Lawmakers push to close “loophole” after New Hope used city ordinance to shut down state-licensed group homes

Lawmakers push to close “loophole” after New Hope used city ordinance to shut down state-licensed group homes

Lawmakers push to close “loophole” after New Hope used city ordinance to shut down state-licensed group homes

Lawmakers are aiming to close a loophole in state law that they said allowed a suburban city to shut down state-licensed group homes, effectively evicting individuals diagnosed with mental illnesses and other disabilities.

The City of New Hope revoked the rental licenses of two group homes last year for “disorderly behavior” violations even though the care facilities were regulated by the Minnesota Department of Human Services.

The tactic — first exposed by 5 INVESTIGATES — drew outrage from lawmakers, mental health advocates and experts on housing and disability laws.

The city defended its enforcement of the rental ordinance, which recently survived a legal challenge.

But Sen. John Hoffman (DFL-Champlin) said the city exploited a “loophole” that could create a slippery slope for people with disabilities. 

Hoffman will hold a hearing on a bill this summer that he said would require cities to follow clear guidelines before taking any action against a state-licensed care facility.

Under the legislation, a city would first need to notify state agencies that license and regulate the facility. The bill specifies that the city must also alert “interested parties” who are responsible for the care of the individuals who would be affected by the closure.

“What we’re trying to do here is protecting the rights of an individual with a disability to live and be in the community,” Hoffman said in a recent interview.

Non-violent violations

City leaders argued they needed to revoke the rental licenses from the two care facilities to protect the safety of the residents and the surrounding community.

They pointed to neighbor complaints and the number of times police were called to those locations.

A 5 INVESTIGATES review of police and city records revealed the violations involved a resident making unwelcome comments to a neighbor, a disturbance between two residents and a drug overdose death.

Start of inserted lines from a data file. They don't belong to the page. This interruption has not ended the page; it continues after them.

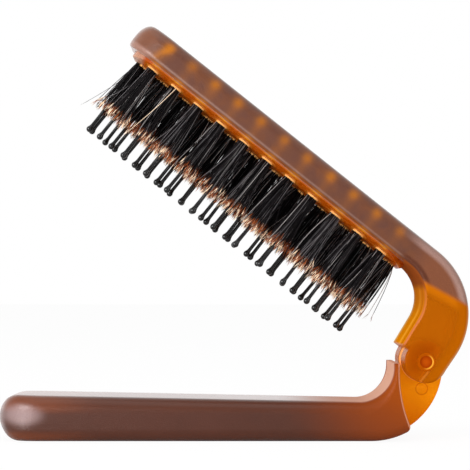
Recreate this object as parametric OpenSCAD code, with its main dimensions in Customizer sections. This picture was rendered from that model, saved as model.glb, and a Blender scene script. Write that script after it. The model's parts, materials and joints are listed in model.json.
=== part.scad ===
// Folding pocket hairbrush: a brush head that swings out of a slim handle.
// Row frame: origin at the centre of the handle's flat back, +Z up, +X from the free end
// towards the hinge, +Y across the brush. Side outlines are drawn as (x, z) about the pivot,
// with the head folded down onto the handle, and the head is then opened by open_angle.

/* [Overall] */
// Width of the head and of the handle
body_w = 20; // [19:0.5:24]
// Pivot axis to the tip of the head
head_len = 99.1; // [96:0.1:115]
// Pivot axis to the free end of the handle
handle_len = 98.3; // [90:0.1:115]
// Angle of the head above its folded position
open_angle = 38.5; // [5:0.1:180]

/* [Hinge] */
// Radius of the round cheeks about the pivot
cheek_r = 4.9; // [4.6:0.1:5.5]
// Radius of the hinge pin's shank
pin_r = 1.4; // [1.2:0.05:1.6]
// Radius of the hinge pin's head
pin_head_r = 2.1; // [1.9:0.05:2.6]
// Thickness of the hinge pin's head
pin_head_t = 0.8; // [0.6:0.1:1.5]
// Radius of the dish in the hinge pin's head
pin_dish_r = 1.4; // [1:0.05:1.6]
// Depth of the dish in the hinge pin's head
pin_dish_d = 0.3; // [0.2:0.05:0.5]
// Radial running clearance of the pin in the lug
pin_gap = 0.05; // [0.02:0.01:0.1]
// Thickness of the handle's central lug
lug_t = 4.6; // [4:0.1:6]
// Clearance between the lug and each cheek
side_gap = 0.2; // [0.2:0.05:0.4]
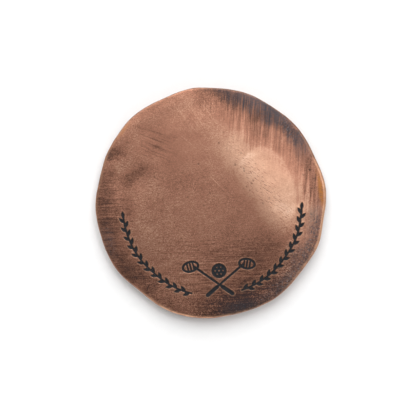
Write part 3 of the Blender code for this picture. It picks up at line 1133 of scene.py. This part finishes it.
def pale_room():
    """Even light from all round, brighter from the walls than from overhead."""
    world = bpy.data.worlds.new("pale_room")
    world.use_nodes = True
    nodes, links = world.node_tree.nodes, world.node_tree.links
    direction = nodes.new("ShaderNodeTexCoord").outputs["Generated"]
    height = nodes.new("ShaderNodeSeparateXYZ")
    light = nodes.new("ShaderNodeMapRange")
    links.new(direction, height.inputs[0])
    links.new(height.outputs["Z"], light.inputs["Value"])
    for name, value in zip(("From Min", "From Max", "To Min", "To Max"), (0.35, 0.9, *ROOM_LIGHT)):
        light.inputs[name].default_value = value
    links.new(light.outputs[0], nodes["Background"].inputs["Strength"])
    nodes["Background"].inputs["Color"].default_value = (1, 1, 1, 1)
    return world


def studio():
    bpy.ops.mesh.primitive_circle_add(vertices=96, radius=1.2, fill_type="NGON")
    floor = bpy.context.object
    floor.name = "floor"
    floor.data.materials.append(floor_paper())
    for name, (bearing, elevation, distance, side, power) in LIGHTS.items():
        light = bpy.data.lights.new(name, "AREA")
        light.shape, light.size, light.energy = "SQUARE", side, power
        lamp = bpy.data.objects.new(name, light)
        around, up = math.radians(bearing), math.radians(elevation)
        level = math.cos(up)
        toward = Vector((math.cos(around) * level, math.sin(around) * level, math.sin(up)))
        lamp.location = toward * distance
        lamp.rotation_euler = toward.to_track_quat("Z", "Y").to_euler()
        bpy.context.scene.collection.objects.link(lamp)
    bpy.context.scene.world = pale_room()
    bpy.context.scene.view_settings.view_transform = "Standard"


def camera():
    lens = bpy.data.cameras.new("camera")
    lens.lens = LENS
    distance = VIEW_WIDTH / 2 / (lens.sensor_width / 2 / LENS)
    lens.clip_start = 0.01
    holder = bpy.data.objects.new("camera", lens)
    holder.location = Vector((*AIM, distance + VIEW_LEVEL * thickness)) * MM
    bpy.context.scene.collection.objects.link(holder)
    bpy.context.scene.camera = holder


# ---------- making it ----------

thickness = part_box(DISC)[1].z / MM
rim_radius = fitted_rim()
face_level = fitted_face()
small_blows = scattered(26, 11.5, 17.5, radii=(1.6, 3.0), depths=(0.008, 0.022))
face_blows = np.concatenate([small_blows, HAND_BLOWS])
under_blows = scattered(90, 0, 17.2, radii=(2.2, 4.0), depths=(0.02, 0.055))
side_blows = round_the_side(70, levels=(0.4, 2.0), radii=(0.8, 1.7), depths=(0.02, 0.06))
pits = np.concatenate([pit_field(*field) for field in PIT_FIELDS])

pieces = {DISC: (forged_disc(), "copper")}
for node in FILLS:
    pieces[node] = (filling(node), "black_fill")
for node, (piece, slot) in pieces.items():
    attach(piece, "root")
    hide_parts(node)
studio()
camera()
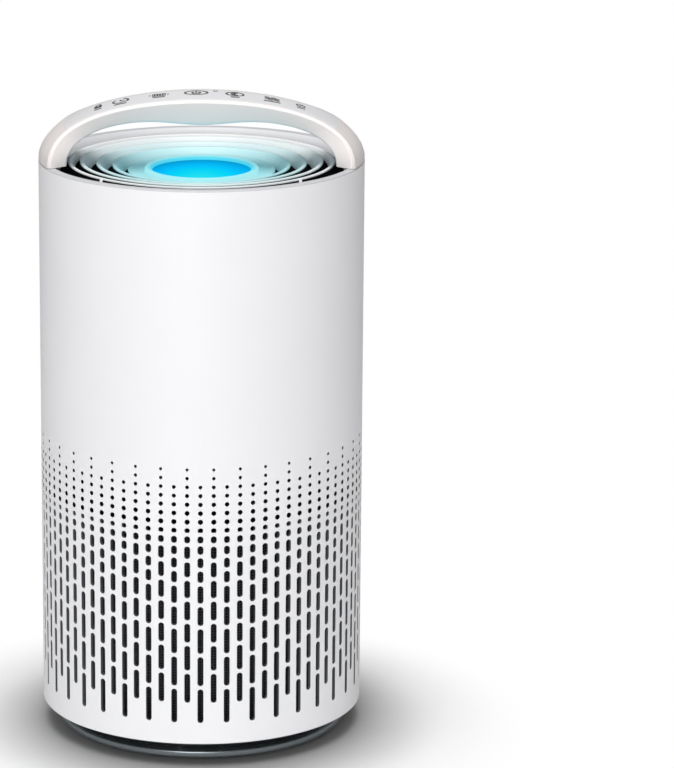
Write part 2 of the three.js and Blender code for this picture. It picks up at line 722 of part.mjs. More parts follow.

Legal experts questioned why the city took such drastic steps over non-violent incidents.

“If there was, like, gunfire and violent activities… I get that,” Lawrence McDonough, a nationally-recognized housing attorney, told 5 INVESTIGATES last year.

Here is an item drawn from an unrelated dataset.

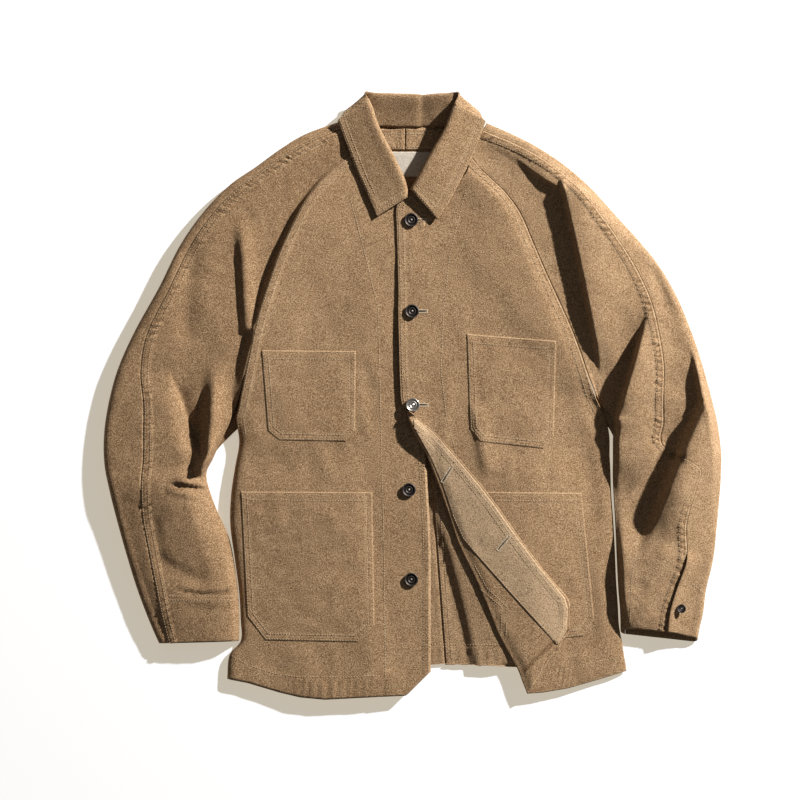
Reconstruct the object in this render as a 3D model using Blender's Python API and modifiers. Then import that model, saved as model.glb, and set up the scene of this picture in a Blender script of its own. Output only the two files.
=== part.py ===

McDonough also suggested that it could qualify as housing discrimination because of comments made by a city council member before the group homes were shut down.

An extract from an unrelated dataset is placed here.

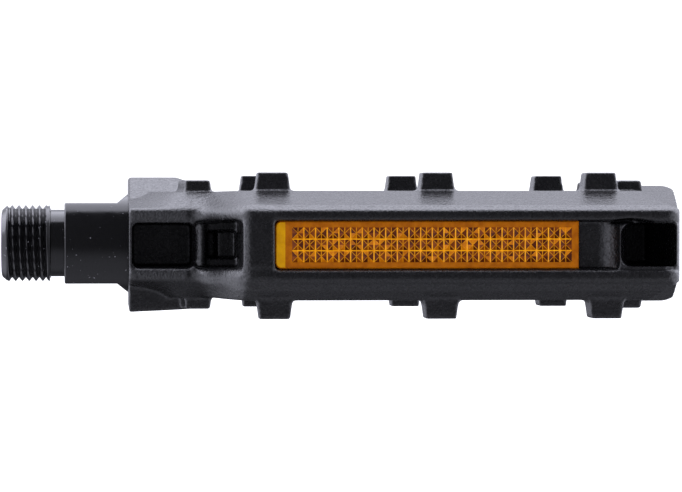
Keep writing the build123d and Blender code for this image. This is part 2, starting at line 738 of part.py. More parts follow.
with BuildPart() as pedal_body:
    add(front_half.part)
    add(front_half.part.rotate(Axis.X, 180))
    # barrel along the spindle
    with BuildSketch(Plane.YZ.offset(BODY_INNER_X + OVERLAP)):
        Circle(BARREL_R)
    extrude(amount=GAP_X[1] - BODY_INNER_X)
    # bores for the two bearings and, between them, for the shaft
    with BuildSketch(Plane.XZ):
        with BuildLine():
            Polyline(
                (BODY_INNER_X - OVERLAP, 0),
                (BODY_INNER_X - OVERLAP, inner_bore_r),
                (INNER_CUP_X[1] + SEAT_CLEARANCE, inner_bore_r),
                (INNER_CUP_X[1] + SEAT_CLEARANCE, BARREL_BORE_R),
                (OUTER_CUP_X[0] - SEAT_CLEARANCE, BARREL_BORE_R),
                (OUTER_CUP_X[0] - SEAT_CLEARANCE, outer_bore_r),
                (BODY_OUTER_X + OVERLAP, outer_bore_r),
                (BODY_OUTER_X + OVERLAP, 0),
                close=True,
            )
        make_face()
    revolve(axis=Axis.X, mode=Mode.SUBTRACT)

pedal_body.part.label = "pedal_body"
export_step(pedal_body.part, "parts/pedal_body.step")


# ------------------------------------------------------------------ reflectors

with BuildPart() as front_reflector_lens:
    with BuildSketch(Plane.XZ.offset(LENS_BACK_Y)):
        with Locations((middle(LENS_X), middle(LENS_Z))):
            Rectangle(length(LENS_X), length(LENS_Z))
        fillet(vertices().group_by(Axis.X)[0], LENS_CORNER_R)
    extrude(amount=LENS_FRONT_Y - LENS_BACK_Y)
    chamfer(faces().sort_by(Axis.Y)[0].edges(), LENS_EDGE)

with BuildPart() as front_reflector_backing:
    with BuildSketch(Plane.XZ.offset(BACKING_BACK_Y)):
        with Locations((middle(LENS_X), middle(LENS_Z))):
            RectangleRounded(
                length(LENS_X) - 2 * BACKING_MARGIN, length(LENS_Z) - 2 * BACKING_MARGIN, LENS_CORNER_R
            )
    extrude(amount=LENS_BACK_Y - BACKING_BACK_Y)
    # screw posts that pass through the web
    with BuildSketch(Plane.XZ.offset(SCREW_POST_END_Y)):
        with Locations(*[(x, 0) for x in screw_xs]):
            Circle(SCREW_POST_R)
    extrude(amount=BACKING_BACK_Y - SCREW_POST_END_Y)
    with BuildSketch(Plane.XZ.offset(SCREW_POST_END_Y)):
        with Locations(*[(x, 0) for x in screw_xs]):
            Circle(SCREW_SHANK_R + SEAT_CLEARANCE)
    extrude(amount=SCREW_TIP_Y + SEAT_CLEARANCE - SCREW_POST_END_Y, mode=Mode.SUBTRACT)

with BuildPart() as front_reflector_screws:
    with BuildSketch(Plane.XZ.offset(CORE_FLOOR_Y)):
        with Locations(*[(x, 0) for x in screw_xs]):
            Circle(SCREW_SHANK_R)
    extrude(amount=SCREW_TIP_Y - CORE_FLOOR_Y)
    with BuildSketch(Plane.XZ.offset(CORE_FLOOR_Y)):
        with Locations(*[(x, 0) for x in screw_xs]):
            Circle(SCREW_HEAD_R)
    extrude(amount=-SCREW_HEAD_HEIGHT)
    head_ends = faces().group_by(Axis.Y)[-1]
    fillet(head_ends.edges(), SCREW_HEAD_HEIGHT / 2)
    # crossed slots in the heads
    with BuildSketch(Plane.XZ.offset(CORE_FLOOR_Y - SCREW_HEAD_HEIGHT)):
        with Locations(*[(x, 0) for x in screw_xs]):
            Rectangle(SCREW_SLOT[0], SCREW_SLOT[1])
            Rectangle(SCREW_SLOT[1], SCREW_SLOT[0])
    extrude(amount=SCREW_SLOT[2], mode=Mode.SUBTRACT)

for name, front in (
    ("reflector_lens", front_reflector_lens),
    ("reflector_backing", front_reflector_backing),
    ("reflector_screws", front_reflector_screws),
):
    front.part.label = "front_" + name
    export_step(front.part, "parts/front_" + name + ".step")
    with BuildPart() as rear:
        add(front.part.rotate(Axis.X, 180))
    rear.part.label = "rear_" + name
    export_step(rear.part, "parts/rear_" + name + ".step")
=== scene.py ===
"""Looks of the resin platform pedal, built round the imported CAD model. Metres, in the CAD frame."""
import math
import bpy
import bmesh
import numpy as np
from mathutils import Matrix, Vector


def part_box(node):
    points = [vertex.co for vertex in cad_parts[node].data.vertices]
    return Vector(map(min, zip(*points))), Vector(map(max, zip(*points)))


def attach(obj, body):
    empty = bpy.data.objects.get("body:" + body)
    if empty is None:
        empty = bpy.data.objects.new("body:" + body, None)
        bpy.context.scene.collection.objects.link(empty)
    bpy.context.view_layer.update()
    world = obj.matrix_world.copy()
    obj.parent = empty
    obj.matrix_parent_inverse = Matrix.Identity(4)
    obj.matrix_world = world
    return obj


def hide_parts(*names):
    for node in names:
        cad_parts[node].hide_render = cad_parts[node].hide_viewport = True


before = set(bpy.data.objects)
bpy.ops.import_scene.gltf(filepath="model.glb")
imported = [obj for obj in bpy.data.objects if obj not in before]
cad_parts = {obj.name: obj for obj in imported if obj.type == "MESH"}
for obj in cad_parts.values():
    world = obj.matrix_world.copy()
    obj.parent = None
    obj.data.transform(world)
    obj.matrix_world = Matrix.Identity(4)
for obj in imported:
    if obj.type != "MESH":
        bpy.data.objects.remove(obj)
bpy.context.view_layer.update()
MM = 0.001


# ------------------------------------------------------------------ helpers for meshes

def new_object(name, vertices, faces):
    mesh = bpy.data.meshes.new(name)
    mesh.from_pydata([tuple(v) for v in vertices], [], faces)
    mesh.validate()
    obj = bpy.data.objects.new(name, mesh)
    bpy.context.scene.collection.objects.link(obj)
    return obj


def apply_modifiers(obj):
    """Bakes an object's modifiers into its mesh."""
    bpy.context.view_layer.update()
    graph = bpy.context.evaluated_depsgraph_get()
    mesh = bpy.data.meshes.new_from_object(obj.evaluated_get(graph))
    obj.modifiers.clear()
    obj.data = mesh


def shade_smooth(obj, angle=None):
    """Smooth shading; with an angle in degrees, edges sharper than it stay sharp."""
    obj.data.shade_smooth()
    if angle is not None:
        obj.data.set_sharp_from_angle(angle=math.radians(angle))


def copy_of(node, name):
    """An editable copy of a CAD node's mesh."""
    obj = bpy.data.objects.new(name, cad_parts[node].data.copy())
    bpy.context.scene.collection.objects.link(obj)
    return obj


def set_material(obj, material):
    obj.data.materials.clear()
    obj.data.materials.append(material)


# ------------------------------------------------------------------ helpers for materials

class Shader:
    """A node material with one Principled shader, built a step at a time."""

    def __init__(self, name, **sockets):
        self.material = bpy.data.materials.new(name)
        self.material.use_nodes = True
        self.tree = self.material.node_tree
        self.surface = self.tree.nodes["Principled BSDF"]
        for socket, value in sockets.items():
            self.surface.inputs[socket.replace("_", " ")].default_value = value

    def node(self, kind, **settings):
        made = self.tree.nodes.new(kind)
        for key, value in settings.items():
            if key in made.inputs:
                made.inputs[key].default_value = value
            else:
                setattr(made, key, value)
        return made

    def link(self, source, target):
        self.tree.links.new(source, target)

    def position(self):
        return self.node("ShaderNodeTexCoord").outputs["Object"]

    def noise(self, scale, detail=2.0, roughness=0.5):
        made = self.node("ShaderNodeTexNoise", Scale=scale, Detail=detail, Roughness=roughness)
        self.link(self.position(), made.inputs["Vector"])
        return made.outputs["Fac"]

    def ramp(self, value, stops):
        made = self.node("ShaderNodeValToRGB")
        elements = made.color_ramp.elements
        while len(elements) < len(stops):
            elements.new(0.5)
        for element, (place, color) in zip(elements, stops):
            element.position = place
            element.color = (*color, 1.0) if isinstance(color, tuple) else (color, color, color, 1.0)
        self.link(value, made.inputs["Fac"])
        return made.outputs["Color"]

    def bump(self, height, strength, distance, normal=None):
        made = self.node("ShaderNodeBump", Strength=strength, Distance=distance)
        self.link(height, made.inputs["Height"])
        if normal is not None:
            self.link(normal, made.inputs["Normal"])
        return made.outputs["Normal"]

    def drive(self, socket, source):
        self.link(source, self.surface.inputs[socket])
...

‘Not everyone can live next door.

In October, Council Member Jonathon London said the state should go back to putting people with disabilities in non-residential settings such as hospitals because “not everyone can live next door.”

Those comments became the centerpiece of a discrimination lawsuit, filed by the group home provider against the city of New Hope earlier this year.

The lawsuit also argued the city overstepped its authority and “took conscious efforts to interfere with State-licensed and State-regulated activities.” 

Last month, a Hennepin County judge dismissed the case, saying the provider didn’t prove that “the City’s actions were motivated by discrimination.” 

In a statement, the city said the judge’s decision “supports the conclusion that the city followed the law when acting to meet the needs of its residents.

Hoffman said that is why the law now needs to change.

“At the end of the day, what we’re doing for people on behalf of people with disabilities, on behalf of our community, should really be what drives this conversation,” Hoffman said.